How shall the propaganda among unorganized women be carried on? How should direct socialist propaganda be managed? After the Paris Congress of 1889, commissions were formed for the propaganda among women. But these were suppressed in 1895 as political bodies. Thereupon a system of trustees (Vertrauens Leute) was created. These trustees were elected at public meetings and charged with all questions relating to the propaganda among women. This system is in force at the present time. Women trustees call propaganda meetings, arrange for the distribution of pamphlets and leaflets, and organize the propaganda among women of their own town or district. A trustee for all Germany serves as mediator for them and lends unity to their efforts. Their principal assistants are female speakers, who address the propaganda meetings, and the women authors of pamphlets and leaflets for propaganda purposes. Nearly all of these trustees, speakers and authors are laboring women or wives of workingmen. The trade unions also employ mostly women for propaganda work among female laborers. Independently of the influence exerted on them by the trustees, the women engaged in propaganda work keep in touch through a weekly "Die Gleichheit" (Equality), an "organ for the protection of the rights of laboring women."
Officially, the propaganda among women is resting solely on the female trustees and the press organ.

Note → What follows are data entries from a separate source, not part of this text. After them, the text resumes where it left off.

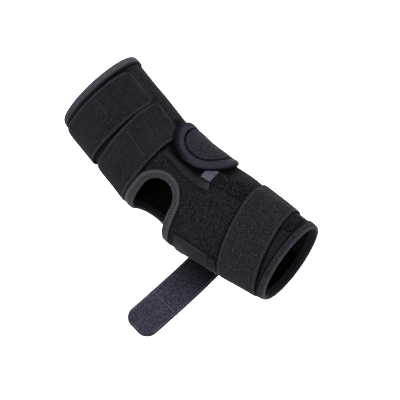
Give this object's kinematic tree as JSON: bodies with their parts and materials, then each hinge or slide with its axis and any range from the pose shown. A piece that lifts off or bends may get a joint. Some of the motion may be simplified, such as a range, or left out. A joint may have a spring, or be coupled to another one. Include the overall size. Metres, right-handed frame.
{
  "type": "elbow brace",
  "caption": "Open-ended padded sleeve for a bent elbow, with bound cuffs, a hole at the point of the elbow, wrap straps, one left open, and a hinge cover.",
  "frame": {"origin": "on the axis of the arm, at the middle of the elbow bend", "axes": "+X along the chord from the shoulder end to the wrist end, +Z towards the inside of the elbow (the side the bend closes on), -Y out of the side that carries the hinge cover and faces the viewer"},
  "size_m": [0.3052, 0.1076, 0.2205],
  "materials": {
    "fleece": "brushed loop cloth, dull, with a fine pale speckle",
    "strap": "smooth brushed strap cloth, dull",
    "cover": "brushed loop cloth over a soft pad, dull",
    "binding": "close-woven binding tape, slight sheen",
    "pad_cloth": "smooth stretch cloth, slight sheen",
    "coarse": "coarse hook and loop cloth, black"
  },
  "bodies": {
    "root": {"sleeve": "fleece", "upper_cuff_binding": "binding", "forearm_cuff_binding": "binding", "elbow_hole_binding": "binding", "splint_pocket": "pad_cloth", "coarse_patch": "coarse", "hinge_pad": "pad_cloth", "hinge_gusset": "pad_cloth", "hinge_cover": "cover", "hinge_cover_rim": "binding", "upper_strap": "strap", "lower_strap": "strap", "forearm_strap": "strap", "open_strap": "strap", "strap_root_patch": "pad_cloth", "root_tab": "binding"}
  },
  "joints": []
}
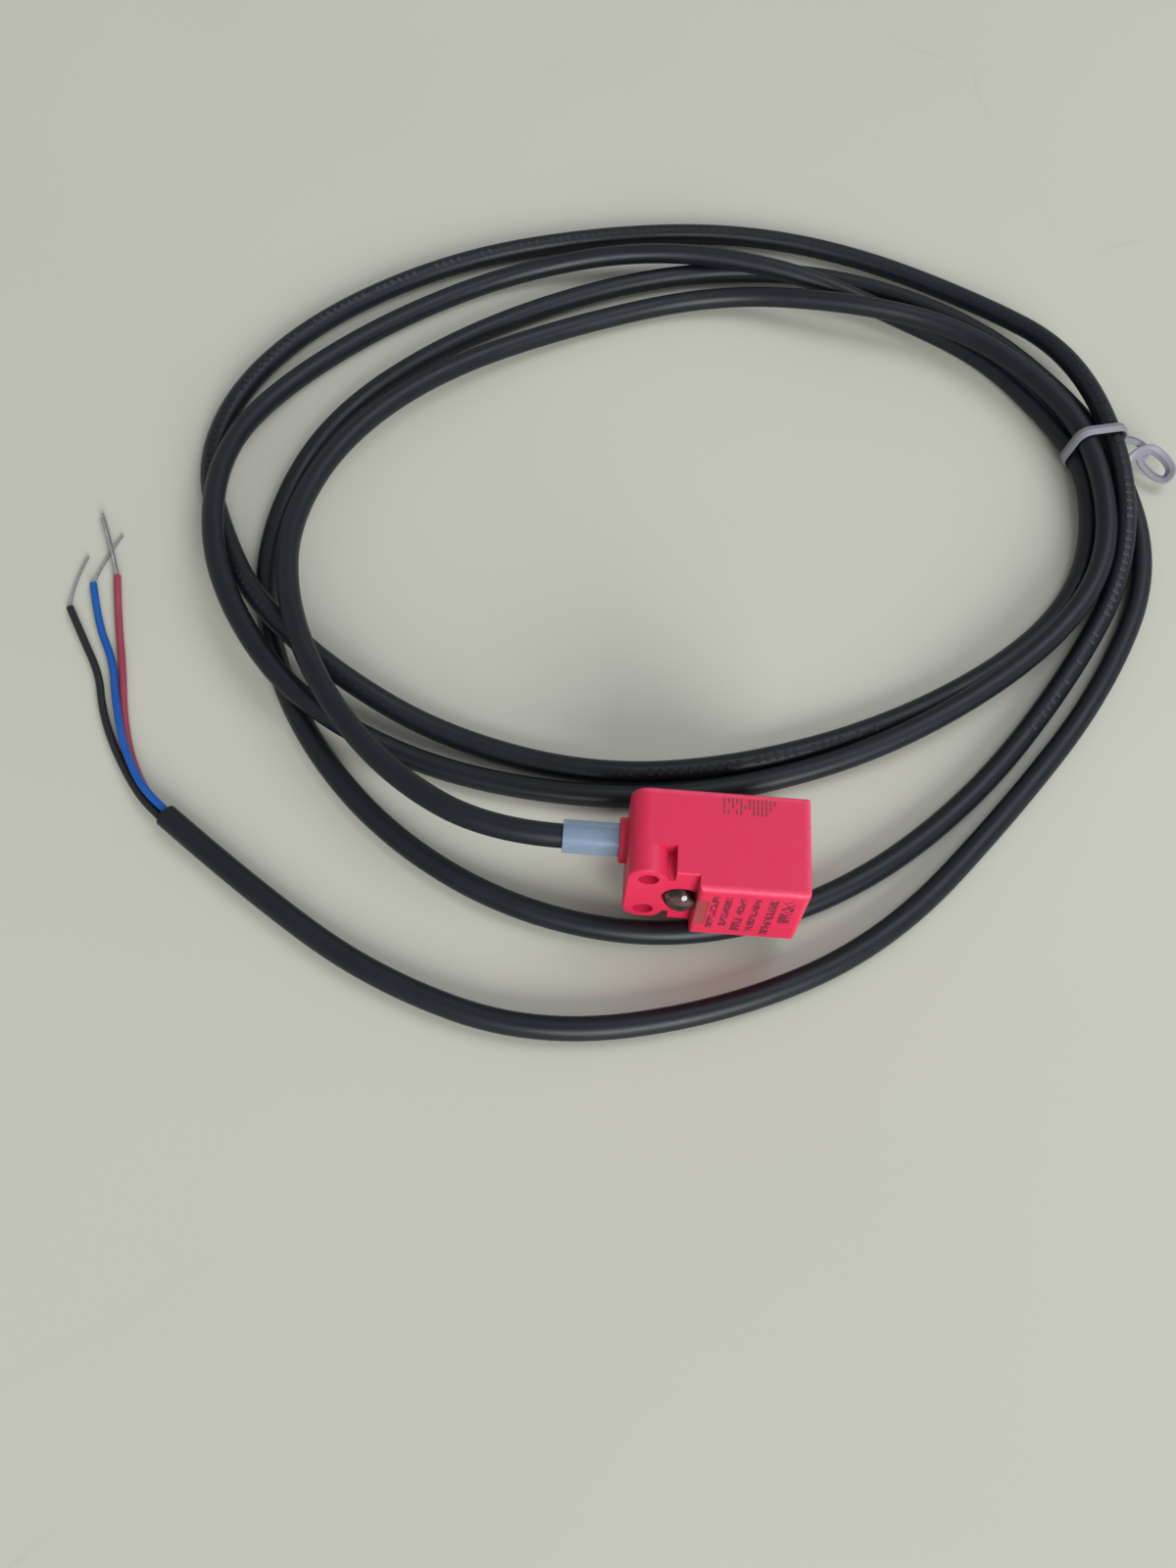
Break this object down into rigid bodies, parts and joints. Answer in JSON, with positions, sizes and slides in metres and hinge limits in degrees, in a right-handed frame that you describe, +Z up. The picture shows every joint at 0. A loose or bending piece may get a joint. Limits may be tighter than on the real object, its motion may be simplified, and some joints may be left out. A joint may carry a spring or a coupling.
{
  "type": "proximity sensor",
  "caption": "Small block-shaped inductive proximity sensor with a screw flange, a clear status lamp window and a coiled captive cable.",
  "frame": {"origin": "centre of the sensing face", "axes": "+X is the sensing direction, +Y is towards the mounting face, -Y is the label side with the indicator, +Z is up as the sensor lies on its side on its own cable"},
  "size_m": [0.2056, 0.1826, 0.0213],
  "materials": {
    "housing_plastic": "satin, lightly textured moulded PBT",
    "potting_resin": "cast epoxy",
    "window_plastic": "clear moulded polycarbonate",
    "lamp_epoxy": "clear epoxy over a tinned lead frame",
    "board_laminate": "solder-masked glass epoxy",
    "chip_epoxy": "moulded",
    "ceramic_chip": "sintered",
    "ferrite": "sintered",
    "bobbin_nylon": "moulded",
    "enamelled_copper": "enamelled wire",
    "solder": "bright",
    "sleeve_pvc": "translucent PVC",
    "jacket_pvc": "satin extruded PVC",
    "brown_pvc": "extruded PVC",
    "black_pvc": "extruded PVC",
    "blue_pvc": "extruded PVC",
    "tinned_copper": "twisted strands",
    "tie_plastic": "soft plastic strip over wire"
  },
  "bodies": {
    "root": {"housing": "housing_plastic", "base_cover": "housing_plastic", "potting_compound": "potting_resin", "indicator_window": "window_plastic", "indicator_lamp": "lamp_epoxy", "circuit_board": "board_laminate", "oscillator_chip": "chip_epoxy", "output_transistor": "chip_epoxy", "chip_capacitors": "ceramic_chip", "chip_resistors": "chip_epoxy", "surge_diodes": "chip_epoxy", "ferrite_core": "ferrite", "coil_bobbin": "bobbin_nylon", "coil_winding": "enamelled_copper", "coil_wires": "enamelled_copper", "solder_joints": "solder", "strain_relief_sleeve": "sleeve_pvc", "cable_entry": "jacket_pvc", "brown_wire": "brown_pvc", "black_wire": "black_pvc", "blue_wire": "blue_pvc", "cable": "jacket_pvc", "brown_core": "brown_pvc", "black_core": "black_pvc", "blue_core": "blue_pvc", "brown_strands": "tinned_copper", "black_strands": "tinned_copper", "blue_strands": "tinned_copper", "twist_tie": "tie_plastic"}
  },
  "joints": []
}
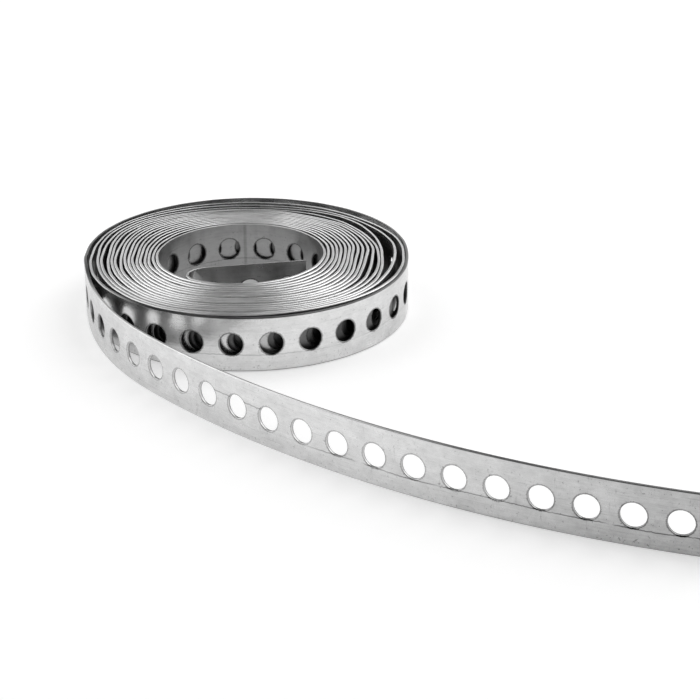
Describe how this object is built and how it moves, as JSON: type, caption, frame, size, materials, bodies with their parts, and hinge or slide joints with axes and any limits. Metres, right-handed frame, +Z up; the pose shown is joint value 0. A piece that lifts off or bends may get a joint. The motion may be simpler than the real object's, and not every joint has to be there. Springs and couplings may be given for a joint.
{
  "type": "roll of perforated metal strap",
  "caption": "Coil of flat galvanised steel strap with one row of round punched holes, lying flat, its outer end swept out in front",
  "frame": {"origin": "on the floor plane at the axis of the roll, the middle of the base mount", "axes": "+Z up along the roll's axis, +Y from the outer end in front towards the back of the roll, +X to the right, the side on which the outer end is cut"},
  "size_m": [0.2113, 0.2499, 0.02],
  "materials": {
    "strap": "galvanised cold-rolled strip, satin, slit edges"
  },
  "bodies": {
    "root": {"strap": "strap"}
  },
  "joints": []
}
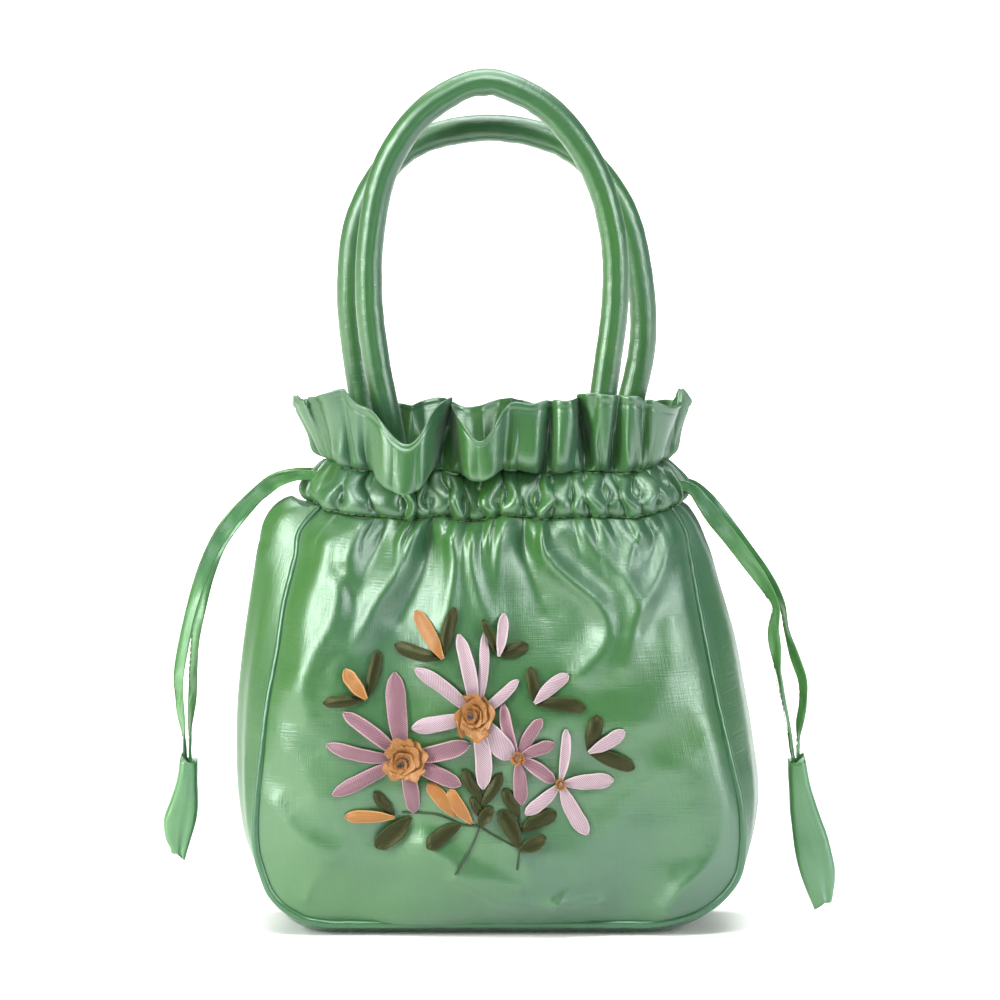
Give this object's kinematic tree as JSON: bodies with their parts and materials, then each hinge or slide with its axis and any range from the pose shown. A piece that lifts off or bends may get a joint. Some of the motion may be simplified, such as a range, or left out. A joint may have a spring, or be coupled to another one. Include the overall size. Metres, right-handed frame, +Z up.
{
  "type": "drawstring handbag",
  "caption": "Small filled satin pouch with piped seams, a gathered drawstring casing, a frilled mouth, padded handles and a spray of ribbon-worked flowers on the front.",
  "frame": {"origin": "middle of the flat bottom, on the surface that the bag stands on", "axes": "+Z up through the mouth, -Y out of the front with the flowers, +X to the right as seen from the front"},
  "size_m": [0.2561, 0.0968, 0.3275],
  "materials": {
    "green_satin": "glossy satin",
    "piping_satin": "glossy satin",
    "tape_satin": "glossy satin",
    "mauve_ribbon": "satin ribbon",
    "pale_ribbon": "satin ribbon",
    "apricot_ribbon": "satin ribbon",
    "olive_ribbon": "satin ribbon"
  },
  "bodies": {
    "root": {"front_panel": "green_satin", "back_panel": "green_satin", "gusset": "green_satin", "casing": "green_satin", "frill": "green_satin", "front_handle": "green_satin", "back_handle": "green_satin", "front_piping": "piping_satin", "back_piping": "piping_satin", "left_drawstring": "tape_satin", "right_drawstring": "tape_satin", "left_tab": "tape_satin", "right_tab": "tape_satin", "left_flower": "mauve_ribbon", "right_flower": "mauve_ribbon", "middle_flower": "pale_ribbon", "low_flower": "pale_ribbon", "left_rose": "apricot_ribbon", "middle_rose": "apricot_ribbon", "right_knot": "apricot_ribbon", "low_knot": "apricot_ribbon", "bud_1": "apricot_ribbon", "bud_leaves_1": "olive_ribbon", "bud_2": "apricot_ribbon", "bud_leaves_2": "olive_ribbon", "bud_3": "pale_ribbon", "bud_leaves_3": "olive_ribbon", "bud_4": "pale_ribbon", "bud_leaves_4": "olive_ribbon", "bud_5": "pale_ribbon", "bud_leaves_5": "olive_ribbon", "bud_6": "apricot_ribbon", "bud_leaves_6": "olive_ribbon", "low_bud_1": "apricot_ribbon", "low_bud_2": "apricot_ribbon", "stems": "olive_ribbon"}
  },
  "joints": []
}
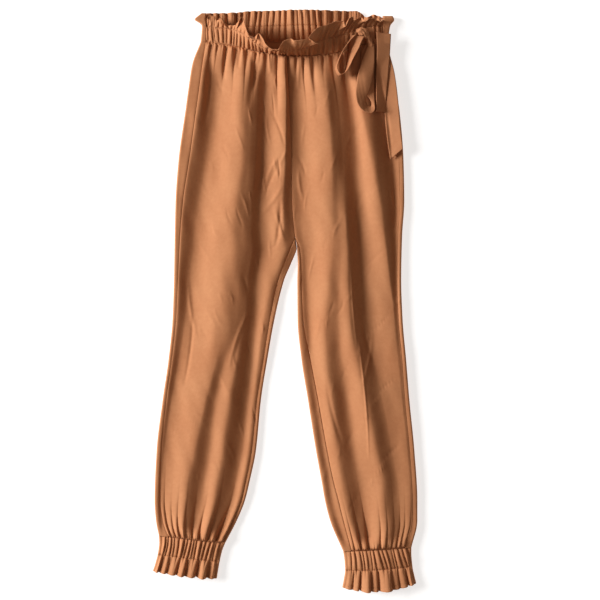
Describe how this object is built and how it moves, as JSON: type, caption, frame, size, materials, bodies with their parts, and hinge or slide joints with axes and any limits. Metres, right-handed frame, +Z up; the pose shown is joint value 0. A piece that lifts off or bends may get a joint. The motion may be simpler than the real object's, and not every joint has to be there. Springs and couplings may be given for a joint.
{
  "type": "paperbag waist trousers",
  "caption": "Women's paperbag waist trousers in soft rust cloth, laid flat: frilled elastic waist with a tie bow at the left hip, loose tapering legs and frilled elastic cuffs",
  "frame": {"origin": "on the table, under the middle of the laid-out trousers' footprint", "axes": "+X towards the wearer's left leg, +Y towards the waist, +Z up off the table, out of the front"},
  "size_m": [0.4544, 0.9958, 0.0693],
  "materials": {
    "cloth": "soft peach-skin twill, rust, with a low sheen",
    "tie": "the same cloth as the trousers, folded into a narrow tie"
  },
  "bodies": {
    "root": {"front_right": "cloth", "back_right": "cloth", "cuff_casing_right": "cloth", "cuff_frill_right": "cloth", "front_left": "cloth", "back_left": "cloth", "cuff_casing_left": "cloth", "cuff_frill_left": "cloth", "waist_casing_front": "cloth", "waist_frill_front": "cloth", "waist_casing_back": "cloth", "waist_frill_back": "cloth", "bow_loop_small": "tie", "bow_loop_large": "tie", "bow_tail_short": "tie", "bow_tail_long": "tie", "bow_knot": "tie"}
  },
  "joints": []
}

Officially, no socialist organization of women exists. But behind these trustees, bound by no other tie but confidence, are other devoted women who remain in obscurity. And on arriving in any town, these women find, in the absence of an organization, a spirit of harmony and good will that makes up for the lack of organization In places where no political organization of women exists, the women comrades have joined non-political organizations, educational clubs and unions. And even then such organizations become, without violating the law, the centers of propaganda for socialist elements, by pure force of intercourse. Thus the work of propaganda and organization goes on in spite of the law and in the face of the most powerful antagonism, by the sole agency of conviction and will.